Since there are so many facets of the history that people of African descent have made in this country, I’ve decided to continue my “Black History 365″ series from my poetry blog here on my AfrocentriqueAZ blog. In honor of National Poetry Month, I’ll be posting a new Black poet every day this month. Every Wednesday for the months after that I will post other Black history figures (I’ll go back to my “first Black” series).
Today’s poet is Robert Hayden (audio at the end of the post)
From Famous Poets and Poems and Wikipedia:
Robert Hayden (4 August 1913 – 25 February 1980) was an American poet, essayist, educator. He was appointed Consultant in Poetry to the Library of Congress in 1976. On April 21, 2012, a U.S. Postage Stamp, within a pane of 10 Twentieth Century Poets, was issued featuring Hayden.
Hayden was born Asa Bundy Sheffey in Detroit, Michigan, to Ruth and Asa Sheffey (who separated before his birth). He was taken in by a foster family next door, Sue Ellen Westerfield and William Hayden, and grew up in a Detroit ghetto nicknamed “Paradise Valley”. The Haydens’ perpetually contentious marriage, coupled with Ruth Sheffey’s competition for young Hayden’s affections, made for a traumatic childhood. Witnessing fights and suffering beatings, Hayden lived in a house fraught with chronic anger, whose effects would stay with the poet throughout his adulthood. On top of that, his severe visual problems prevented him from participating in activities such as sports in which nearly everyone else was involved. His childhood traumas resulted in debilitating bouts of depression that he later called “my dark nights of the soul.”
Because he was nearsighted and slight of stature, he was often ostracized by his peer group. As a response both to his household and peers, Hayden read voraciously, developing both an ear and an eye for transformative qualities in literature. He attended Detroit City College (Wayne State University), and left in 1936 to work for the Federal Writers’ Project, where he researched black history and folk culture.
He was raised as a Baptist, and later became a member of the Bahá’í Faith during the early 1940s after marrying a Bahá’í, Erma Inez Morris. He is one of the best-known Bahá’í poets and his religion influenced much of his work.

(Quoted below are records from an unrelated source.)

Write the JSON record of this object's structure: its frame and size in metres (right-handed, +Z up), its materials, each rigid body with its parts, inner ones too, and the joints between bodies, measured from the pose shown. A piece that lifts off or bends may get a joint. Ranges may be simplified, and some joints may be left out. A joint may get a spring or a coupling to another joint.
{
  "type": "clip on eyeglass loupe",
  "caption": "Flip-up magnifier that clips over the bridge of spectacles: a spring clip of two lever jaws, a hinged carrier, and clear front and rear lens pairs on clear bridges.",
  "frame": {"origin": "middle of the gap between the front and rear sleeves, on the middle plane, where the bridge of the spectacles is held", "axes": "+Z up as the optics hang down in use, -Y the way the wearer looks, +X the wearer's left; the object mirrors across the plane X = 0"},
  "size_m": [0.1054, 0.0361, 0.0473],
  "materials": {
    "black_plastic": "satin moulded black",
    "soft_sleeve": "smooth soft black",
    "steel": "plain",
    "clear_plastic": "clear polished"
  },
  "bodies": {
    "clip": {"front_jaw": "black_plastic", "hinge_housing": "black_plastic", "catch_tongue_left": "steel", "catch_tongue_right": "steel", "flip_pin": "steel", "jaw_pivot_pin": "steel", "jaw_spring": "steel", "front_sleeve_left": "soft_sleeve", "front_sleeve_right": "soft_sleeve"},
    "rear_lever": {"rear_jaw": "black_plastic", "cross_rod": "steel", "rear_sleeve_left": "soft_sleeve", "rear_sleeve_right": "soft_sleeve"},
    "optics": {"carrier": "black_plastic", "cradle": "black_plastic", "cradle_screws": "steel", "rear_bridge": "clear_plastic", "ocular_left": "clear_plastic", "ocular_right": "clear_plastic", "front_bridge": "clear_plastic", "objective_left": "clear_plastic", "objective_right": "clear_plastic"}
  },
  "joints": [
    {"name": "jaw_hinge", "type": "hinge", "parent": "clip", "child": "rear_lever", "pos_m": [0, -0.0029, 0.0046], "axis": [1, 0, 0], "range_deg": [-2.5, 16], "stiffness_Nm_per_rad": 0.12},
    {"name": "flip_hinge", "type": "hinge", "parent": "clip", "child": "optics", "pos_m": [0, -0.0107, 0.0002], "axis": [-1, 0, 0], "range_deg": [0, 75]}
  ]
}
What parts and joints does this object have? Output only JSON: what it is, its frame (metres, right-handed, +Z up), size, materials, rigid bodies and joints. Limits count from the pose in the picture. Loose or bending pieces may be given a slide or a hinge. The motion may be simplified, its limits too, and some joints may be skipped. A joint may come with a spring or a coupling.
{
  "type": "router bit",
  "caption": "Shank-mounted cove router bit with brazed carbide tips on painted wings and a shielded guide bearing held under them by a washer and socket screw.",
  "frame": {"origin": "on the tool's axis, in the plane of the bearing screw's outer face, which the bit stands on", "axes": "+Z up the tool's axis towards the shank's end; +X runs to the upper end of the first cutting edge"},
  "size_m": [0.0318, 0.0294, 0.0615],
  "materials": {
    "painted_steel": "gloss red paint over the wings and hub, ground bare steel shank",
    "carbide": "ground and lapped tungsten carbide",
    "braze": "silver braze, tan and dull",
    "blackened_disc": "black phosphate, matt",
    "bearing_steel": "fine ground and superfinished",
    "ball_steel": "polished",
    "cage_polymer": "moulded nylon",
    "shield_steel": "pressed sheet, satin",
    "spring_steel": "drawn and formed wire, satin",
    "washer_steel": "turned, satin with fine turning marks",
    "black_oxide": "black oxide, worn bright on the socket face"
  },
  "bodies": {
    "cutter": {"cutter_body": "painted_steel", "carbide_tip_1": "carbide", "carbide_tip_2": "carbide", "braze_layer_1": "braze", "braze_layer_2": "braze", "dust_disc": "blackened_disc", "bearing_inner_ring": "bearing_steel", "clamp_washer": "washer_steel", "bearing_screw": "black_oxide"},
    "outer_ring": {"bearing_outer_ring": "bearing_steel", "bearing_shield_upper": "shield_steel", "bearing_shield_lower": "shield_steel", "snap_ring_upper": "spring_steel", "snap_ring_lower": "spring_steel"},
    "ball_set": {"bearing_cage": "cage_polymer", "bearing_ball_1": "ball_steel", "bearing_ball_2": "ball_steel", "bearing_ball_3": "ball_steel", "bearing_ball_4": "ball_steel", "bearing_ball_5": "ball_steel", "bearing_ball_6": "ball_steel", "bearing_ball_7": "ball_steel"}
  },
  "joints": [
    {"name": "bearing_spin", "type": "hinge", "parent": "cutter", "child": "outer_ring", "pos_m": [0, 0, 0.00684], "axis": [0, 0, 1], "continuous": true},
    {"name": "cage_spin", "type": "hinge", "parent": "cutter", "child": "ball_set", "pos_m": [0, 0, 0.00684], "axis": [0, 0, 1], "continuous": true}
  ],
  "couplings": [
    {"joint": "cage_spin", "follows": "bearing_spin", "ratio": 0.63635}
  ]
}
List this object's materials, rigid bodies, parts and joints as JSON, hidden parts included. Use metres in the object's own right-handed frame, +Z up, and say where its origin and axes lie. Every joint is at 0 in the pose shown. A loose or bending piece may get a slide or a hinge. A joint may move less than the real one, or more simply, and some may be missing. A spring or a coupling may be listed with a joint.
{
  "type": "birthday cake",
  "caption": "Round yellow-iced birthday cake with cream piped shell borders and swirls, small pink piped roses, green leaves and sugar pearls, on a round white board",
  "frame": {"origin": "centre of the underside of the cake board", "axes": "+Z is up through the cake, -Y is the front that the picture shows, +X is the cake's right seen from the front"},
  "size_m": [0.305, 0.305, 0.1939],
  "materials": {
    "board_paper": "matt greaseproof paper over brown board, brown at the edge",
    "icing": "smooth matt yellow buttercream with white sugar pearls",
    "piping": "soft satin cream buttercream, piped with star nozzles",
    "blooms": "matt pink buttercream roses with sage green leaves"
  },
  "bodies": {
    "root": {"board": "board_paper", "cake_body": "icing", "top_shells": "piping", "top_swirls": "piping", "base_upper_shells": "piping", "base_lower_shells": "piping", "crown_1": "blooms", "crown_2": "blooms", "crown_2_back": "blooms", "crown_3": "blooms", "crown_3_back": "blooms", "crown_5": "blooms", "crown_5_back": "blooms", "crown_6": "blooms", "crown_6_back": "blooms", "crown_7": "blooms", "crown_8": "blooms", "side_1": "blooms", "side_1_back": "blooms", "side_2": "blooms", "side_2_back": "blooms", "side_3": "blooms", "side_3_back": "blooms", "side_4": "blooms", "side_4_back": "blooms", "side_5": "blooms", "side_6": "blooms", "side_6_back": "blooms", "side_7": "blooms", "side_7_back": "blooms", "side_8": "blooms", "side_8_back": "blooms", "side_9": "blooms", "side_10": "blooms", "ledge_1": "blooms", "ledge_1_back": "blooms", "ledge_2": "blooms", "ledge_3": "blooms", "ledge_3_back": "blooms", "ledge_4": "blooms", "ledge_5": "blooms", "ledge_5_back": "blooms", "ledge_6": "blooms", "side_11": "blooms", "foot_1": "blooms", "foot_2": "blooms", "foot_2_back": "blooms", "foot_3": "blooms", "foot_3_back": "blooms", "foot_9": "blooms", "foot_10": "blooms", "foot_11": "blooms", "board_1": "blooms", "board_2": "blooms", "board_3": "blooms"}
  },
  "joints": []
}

After leaving the Federal Writers’ Project in 1938, marrying Erma Morris in 1940, and publishing his first volume, Heart-Shape in the Dust (1940), Hayden enrolled at the University of Michigan in 1941 and won a Hopwood Award there.
In pursuit of a master’s degree, Hayden studied under W. H. Auden, who directed Hayden’s attention to issues of poetic form, technique, and artistic discipline, and influence may be seen in the “technical pith of Hayden’s verse”. After finishing his degree in 1942, then teaching several years at Michigan, Hayden went to Fisk University in 1946, where he remained for twenty-three years, returning to Michigan in 1969 to complete his teaching career.
Hayden was elected to the American Academy of Poets in 1975. From 1976 to 1978, Hayden was Consultant in Poetry to the Library of Congress (the first African-American holder of that post), the position that in 1985 became the Poet Laureate Consultant in Poetry to the Library of Congress. Hayden’s most famous and most anthologized poem is Those Winter Sundays, which deals with the memory of fatherly love and loneliness.
Other famed poems include “The Whipping” (which is about a small boy being severely punished for some undetermined offense), “Middle Passage” (inspired by the events surrounding the United States v. The Amistad affair), “Runagate, Runagate”, and “Frederick Douglass”.
Hayden’s influences included Wylie, Cullen, Dunbar, Hughes, Bontemps, Keats, Auden and Yeats. Hayden’s work often addressed the plight of African Americans, usually using his former home of Paradise Valley slum as a backdrop, as he does in the poem “Heart-Shape in the Dust”. Hayden’s work made ready use of black vernacular and folk speech. Hayden wrote political poetry as well, including a sequence on the Vietnam War.
He died in Ann Arbor, Michigan, in 1980, age 66.